• The request
Repeat only the lines from the one containing "Turn this picture" through the one containing "sheet cover together.", exactly as written, both ends included.

• Data to process
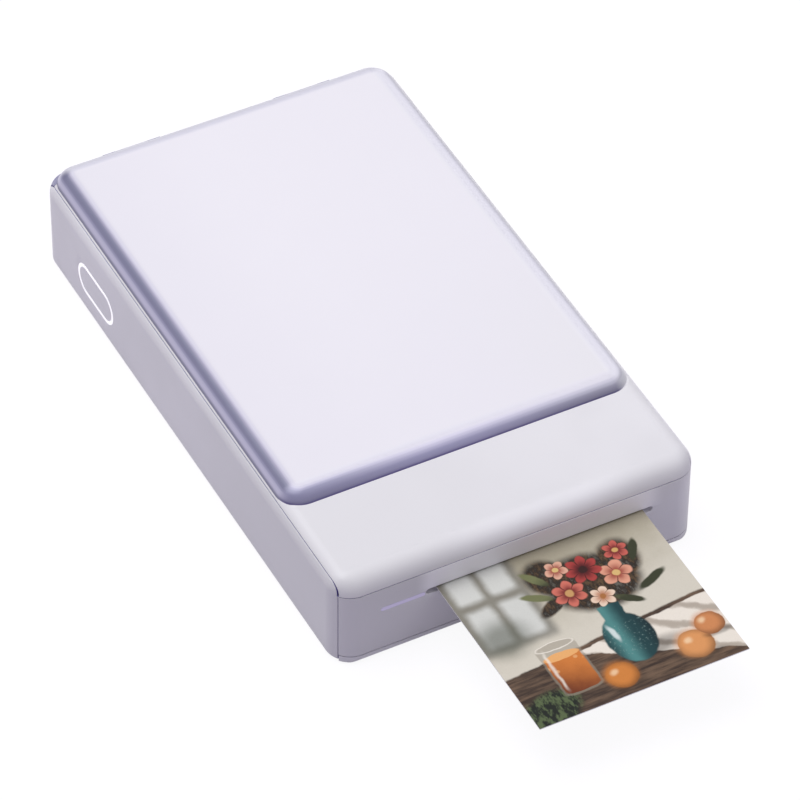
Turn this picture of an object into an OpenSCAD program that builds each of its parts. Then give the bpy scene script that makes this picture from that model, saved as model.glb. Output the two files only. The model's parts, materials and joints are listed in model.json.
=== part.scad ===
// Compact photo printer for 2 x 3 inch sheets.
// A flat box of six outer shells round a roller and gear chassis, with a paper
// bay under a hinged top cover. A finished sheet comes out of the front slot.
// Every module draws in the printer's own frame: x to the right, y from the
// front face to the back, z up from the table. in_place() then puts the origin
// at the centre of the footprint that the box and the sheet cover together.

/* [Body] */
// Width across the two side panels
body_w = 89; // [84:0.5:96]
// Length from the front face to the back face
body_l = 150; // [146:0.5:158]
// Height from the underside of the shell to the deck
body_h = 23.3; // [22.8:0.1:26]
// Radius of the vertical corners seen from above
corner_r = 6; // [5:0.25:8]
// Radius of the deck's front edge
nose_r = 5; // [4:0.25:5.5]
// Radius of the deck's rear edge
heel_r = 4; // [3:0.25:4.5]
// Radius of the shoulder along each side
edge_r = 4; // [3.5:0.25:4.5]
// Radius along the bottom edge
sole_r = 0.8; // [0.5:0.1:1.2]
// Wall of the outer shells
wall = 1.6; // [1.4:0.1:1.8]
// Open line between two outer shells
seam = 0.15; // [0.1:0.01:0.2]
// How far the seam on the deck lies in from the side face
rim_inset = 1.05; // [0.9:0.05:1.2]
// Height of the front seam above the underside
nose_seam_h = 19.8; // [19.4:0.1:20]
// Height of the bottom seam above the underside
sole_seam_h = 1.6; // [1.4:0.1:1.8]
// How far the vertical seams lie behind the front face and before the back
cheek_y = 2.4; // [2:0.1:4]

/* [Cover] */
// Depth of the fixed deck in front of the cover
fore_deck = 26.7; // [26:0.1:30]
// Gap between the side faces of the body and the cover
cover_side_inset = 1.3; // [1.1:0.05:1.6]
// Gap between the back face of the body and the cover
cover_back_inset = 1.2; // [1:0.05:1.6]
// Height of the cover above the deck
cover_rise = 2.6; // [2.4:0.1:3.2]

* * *

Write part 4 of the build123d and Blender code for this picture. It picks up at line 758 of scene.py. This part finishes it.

--

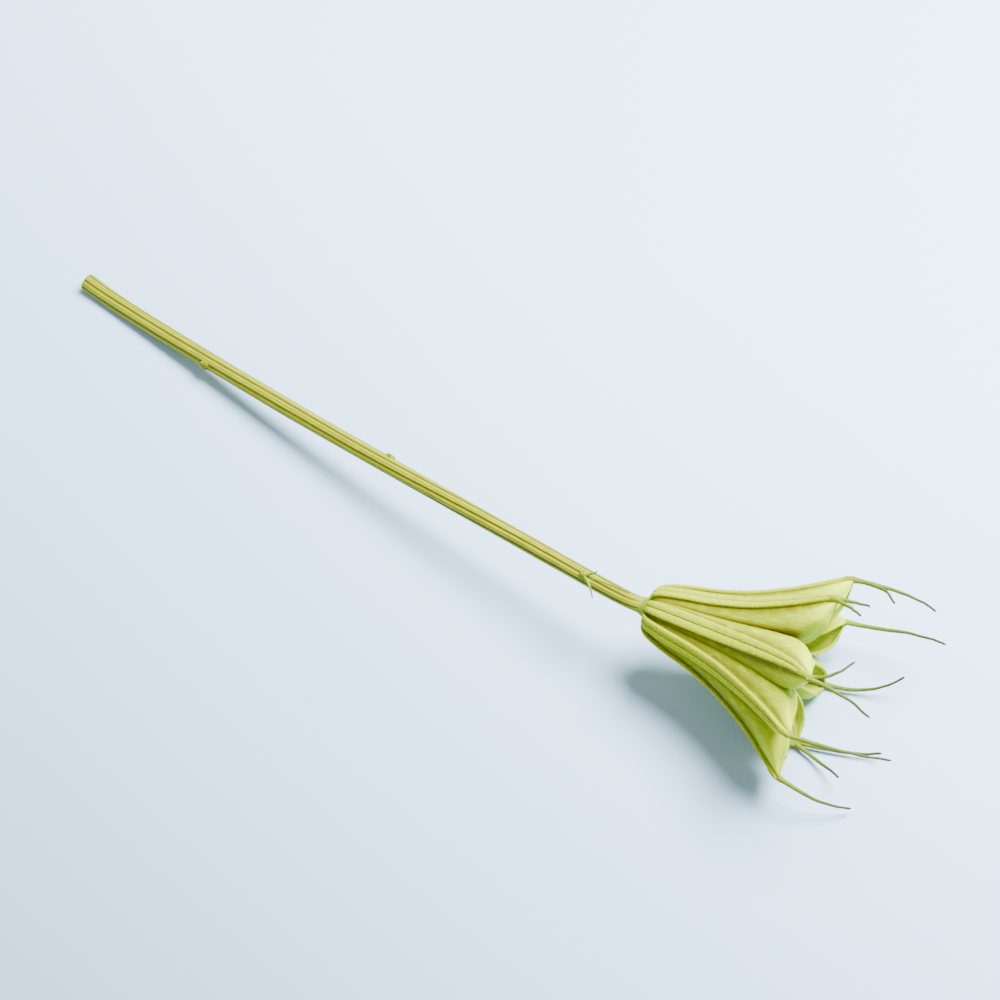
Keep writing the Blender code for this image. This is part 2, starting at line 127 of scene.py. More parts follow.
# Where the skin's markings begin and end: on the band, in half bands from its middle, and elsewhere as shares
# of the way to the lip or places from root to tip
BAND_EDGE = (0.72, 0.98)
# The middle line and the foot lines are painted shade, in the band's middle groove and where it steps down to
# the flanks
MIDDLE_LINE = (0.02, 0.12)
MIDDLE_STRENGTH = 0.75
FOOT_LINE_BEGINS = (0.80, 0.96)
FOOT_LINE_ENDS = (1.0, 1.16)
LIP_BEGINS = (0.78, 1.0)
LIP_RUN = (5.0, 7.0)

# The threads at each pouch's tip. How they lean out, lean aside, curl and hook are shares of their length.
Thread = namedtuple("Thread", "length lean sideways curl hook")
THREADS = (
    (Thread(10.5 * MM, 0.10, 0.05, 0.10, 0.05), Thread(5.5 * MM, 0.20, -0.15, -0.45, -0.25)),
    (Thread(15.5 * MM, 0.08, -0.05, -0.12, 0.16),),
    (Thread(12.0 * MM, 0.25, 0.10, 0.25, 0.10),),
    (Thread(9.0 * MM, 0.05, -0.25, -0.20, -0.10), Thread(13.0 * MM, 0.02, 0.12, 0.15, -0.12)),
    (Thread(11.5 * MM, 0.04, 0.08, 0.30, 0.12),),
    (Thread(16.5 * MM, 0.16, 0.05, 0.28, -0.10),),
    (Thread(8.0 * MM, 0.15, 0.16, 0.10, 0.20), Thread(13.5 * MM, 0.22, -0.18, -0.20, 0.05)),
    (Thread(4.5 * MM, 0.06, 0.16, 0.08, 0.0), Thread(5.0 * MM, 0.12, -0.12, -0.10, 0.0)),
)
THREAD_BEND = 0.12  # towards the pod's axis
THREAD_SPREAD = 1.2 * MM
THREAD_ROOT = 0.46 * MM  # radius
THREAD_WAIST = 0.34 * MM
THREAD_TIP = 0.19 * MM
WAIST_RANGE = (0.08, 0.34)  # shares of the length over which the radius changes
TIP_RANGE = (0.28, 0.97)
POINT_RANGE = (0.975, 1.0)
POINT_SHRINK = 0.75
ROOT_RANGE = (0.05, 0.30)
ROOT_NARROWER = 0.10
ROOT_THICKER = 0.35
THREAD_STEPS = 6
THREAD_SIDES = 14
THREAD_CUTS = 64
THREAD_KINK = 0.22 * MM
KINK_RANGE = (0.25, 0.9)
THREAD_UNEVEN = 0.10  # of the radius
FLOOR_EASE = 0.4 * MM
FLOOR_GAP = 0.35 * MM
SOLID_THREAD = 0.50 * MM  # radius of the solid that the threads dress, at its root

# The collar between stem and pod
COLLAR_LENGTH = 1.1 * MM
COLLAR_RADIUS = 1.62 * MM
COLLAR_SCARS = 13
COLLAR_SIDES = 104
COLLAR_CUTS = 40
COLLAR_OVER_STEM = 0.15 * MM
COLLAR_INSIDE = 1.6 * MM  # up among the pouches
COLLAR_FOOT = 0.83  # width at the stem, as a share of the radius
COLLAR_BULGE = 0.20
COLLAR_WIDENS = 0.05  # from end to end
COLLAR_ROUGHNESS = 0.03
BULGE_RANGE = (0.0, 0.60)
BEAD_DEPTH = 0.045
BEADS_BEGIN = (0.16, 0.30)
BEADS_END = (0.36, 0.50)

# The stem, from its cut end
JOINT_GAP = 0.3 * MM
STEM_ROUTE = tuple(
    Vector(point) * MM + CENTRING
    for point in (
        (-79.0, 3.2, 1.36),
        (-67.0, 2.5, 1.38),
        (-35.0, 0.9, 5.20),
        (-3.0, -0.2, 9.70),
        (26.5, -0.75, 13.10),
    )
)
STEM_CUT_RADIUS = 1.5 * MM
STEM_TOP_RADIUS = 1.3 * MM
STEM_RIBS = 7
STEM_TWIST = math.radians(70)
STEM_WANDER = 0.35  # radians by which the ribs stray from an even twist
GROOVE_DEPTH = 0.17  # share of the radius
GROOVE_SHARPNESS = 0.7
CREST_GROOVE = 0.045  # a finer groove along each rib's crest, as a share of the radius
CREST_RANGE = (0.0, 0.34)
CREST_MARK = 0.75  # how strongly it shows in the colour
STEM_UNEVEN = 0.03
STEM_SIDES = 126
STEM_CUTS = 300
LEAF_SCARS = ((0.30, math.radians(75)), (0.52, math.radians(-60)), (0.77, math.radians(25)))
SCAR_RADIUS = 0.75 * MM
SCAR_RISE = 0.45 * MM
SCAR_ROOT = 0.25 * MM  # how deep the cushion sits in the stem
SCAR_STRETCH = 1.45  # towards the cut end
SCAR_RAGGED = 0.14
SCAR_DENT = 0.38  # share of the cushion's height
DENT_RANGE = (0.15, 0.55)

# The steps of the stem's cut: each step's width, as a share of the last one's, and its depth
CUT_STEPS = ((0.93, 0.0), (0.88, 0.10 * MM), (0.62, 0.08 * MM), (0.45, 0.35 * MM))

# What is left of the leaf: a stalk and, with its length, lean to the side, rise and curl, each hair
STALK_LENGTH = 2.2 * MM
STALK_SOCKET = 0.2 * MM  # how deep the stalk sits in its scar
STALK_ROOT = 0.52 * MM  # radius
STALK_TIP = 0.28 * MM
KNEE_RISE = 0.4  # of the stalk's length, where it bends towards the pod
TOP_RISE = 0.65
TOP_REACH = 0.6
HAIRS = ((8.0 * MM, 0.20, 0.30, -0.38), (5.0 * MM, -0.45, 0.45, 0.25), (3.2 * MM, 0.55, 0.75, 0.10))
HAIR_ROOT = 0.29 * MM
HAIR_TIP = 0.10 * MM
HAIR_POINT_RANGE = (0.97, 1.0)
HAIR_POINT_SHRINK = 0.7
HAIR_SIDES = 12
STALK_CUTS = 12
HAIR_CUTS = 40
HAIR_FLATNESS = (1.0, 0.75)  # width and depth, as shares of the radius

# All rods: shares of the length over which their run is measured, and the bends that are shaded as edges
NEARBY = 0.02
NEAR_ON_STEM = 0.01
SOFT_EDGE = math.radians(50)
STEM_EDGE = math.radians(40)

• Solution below
Turn this picture of an object into an OpenSCAD program that builds each of its parts. Then give the bpy scene script that makes this picture from that model, saved as model.glb. Output the two files only. The model's parts, materials and joints are listed in model.json.
=== part.scad ===
// Compact photo printer for 2 x 3 inch sheets.
// A flat box of six outer shells round a roller and gear chassis, with a paper
// bay under a hinged top cover. A finished sheet comes out of the front slot.
// Every module draws in the printer's own frame: x to the right, y from the
// front face to the back, z up from the table. in_place() then puts the origin
// at the centre of the footprint that the box and the sheet cover together.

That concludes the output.